Le renversement des valeurs héroïques
Avec l’avènement de l’anti-héros, le rapport à l’autorité et aux institutions est profondément transformé. Là où les héros classiques, tels que Tintin ou les scouts de la Patrouille des Castors, se battaient pour rétablir l’ordre et défendre les institutions, les anti-héros modernes se placent en opposition frontale avec ces mêmes structures. Des personnages comme Corto Maltese, du côté des rebelles, ou Blueberry, en conflit avec sa hiérarchie, incarnent cette nouvelle figure de l’anti-héros frondeur et indiscipliné.
Ce basculement est également perceptible dans la manière dont ces personnages traitent les questions morales. Là où les héros traditionnels respectaient des codes éthiques stricts, les anti-héros n’hésitent pas à transgresser ces normes. Ils volent, mentent, et prennent des décisions souvent moralement discutables, mais ces failles les rapprochent des lecteurs, qui s’identifient plus facilement à leurs imperfections.
L'anti-héros et la modernité
La figure de l’anti-héros continue d’évoluer au fil des décennies, épousant les transformations sociales et culturelles. À partir des années soixante-dix, un nouveau type d'anti-héros émerge dans le milieu de l’art et de la culture. Ces personnages, souvent artistes ou collectionneurs, reflètent un monde en pleine mutation où les valeurs traditionnelles sont remises en question. Tintin, dans sa dernière aventure inachevée, devait évoluer dans le milieu de l’art, marquant ainsi une transition vers une bande dessinée plus introspective et ancrée dans les préoccupations modernes.

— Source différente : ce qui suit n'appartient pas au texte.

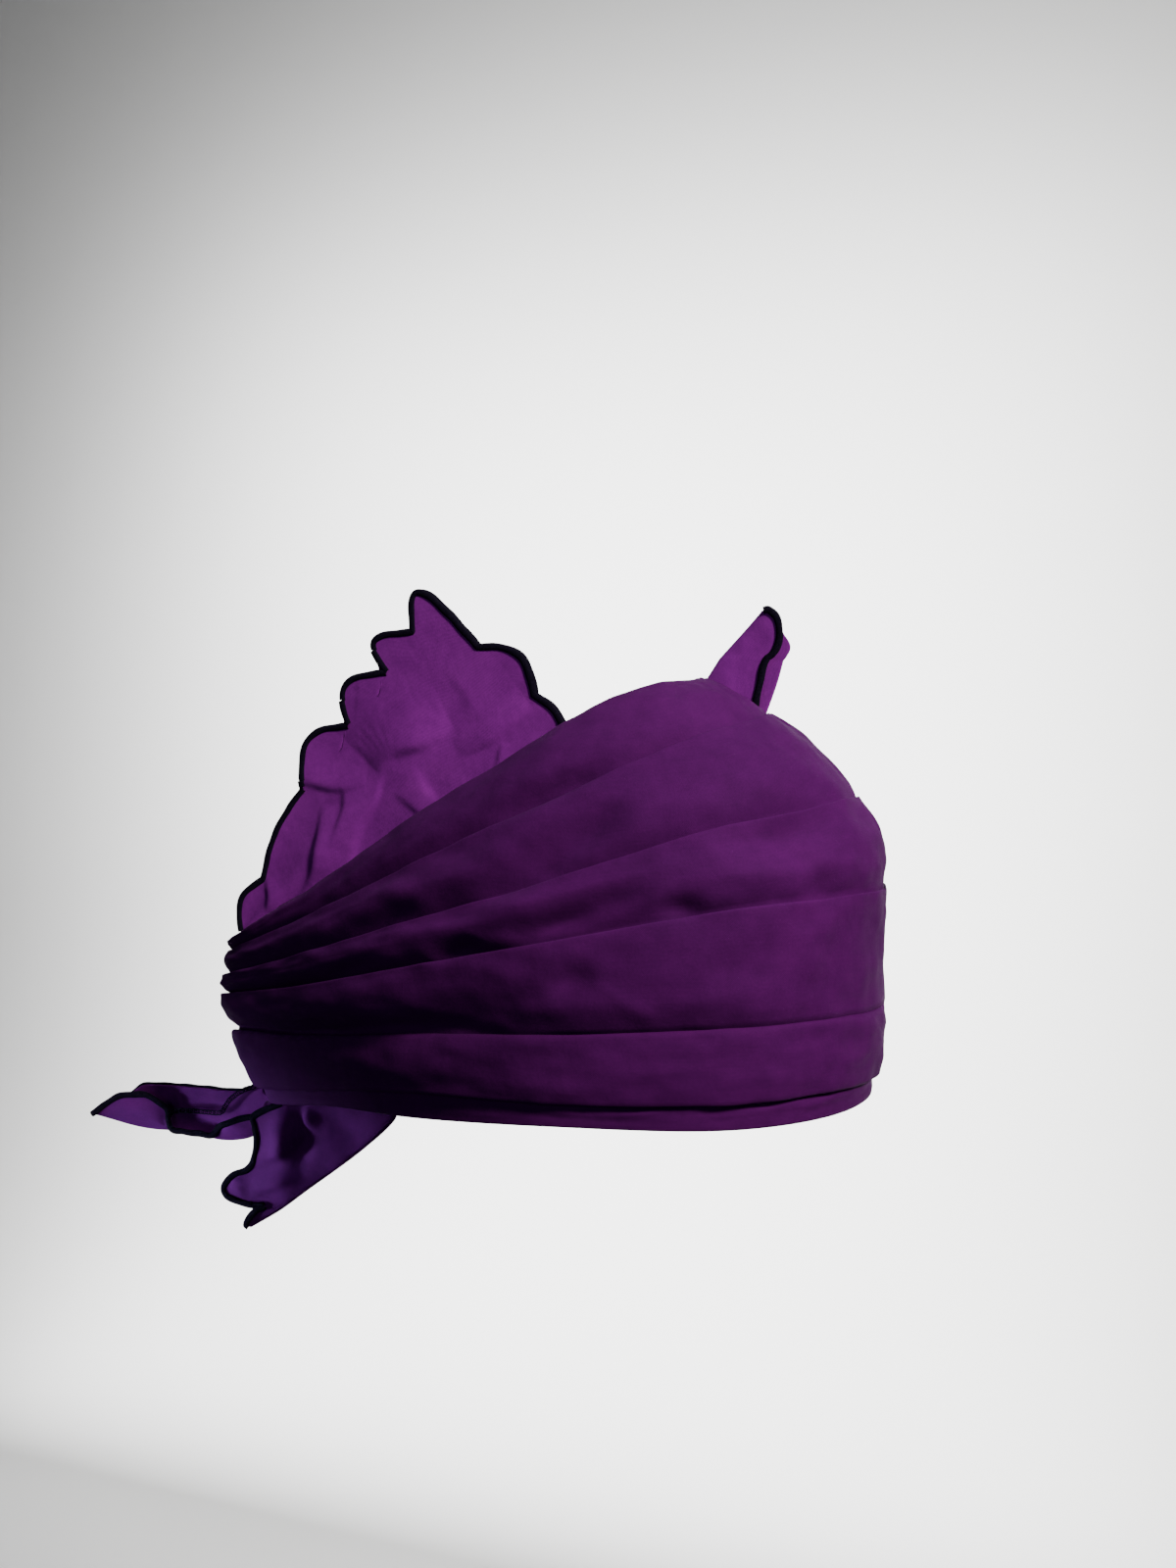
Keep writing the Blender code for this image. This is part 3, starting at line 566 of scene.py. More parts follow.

L’anti-héros, une figure éternelle
L’anti-héros, loin d’être une simple figure marginale, est devenu un pilier de la bande dessinée. Représentant les contradictions et les failles de la nature humaine, il s’oppose à la perfection héroïque en embrassant ses imperfections. Des bourgeois ridicules du XIXe siècle aux marginaux contestataires des années soixante, en passant par les faire-valoir des héros classiques, l’anti-héros reflète l’évolution des mentalités et des attentes des lecteurs. Son ambiguïté, sa complexité et son refus des conventions héroïques en font une figure intemporelle, toujours en résonance avec les préoccupations de son époque.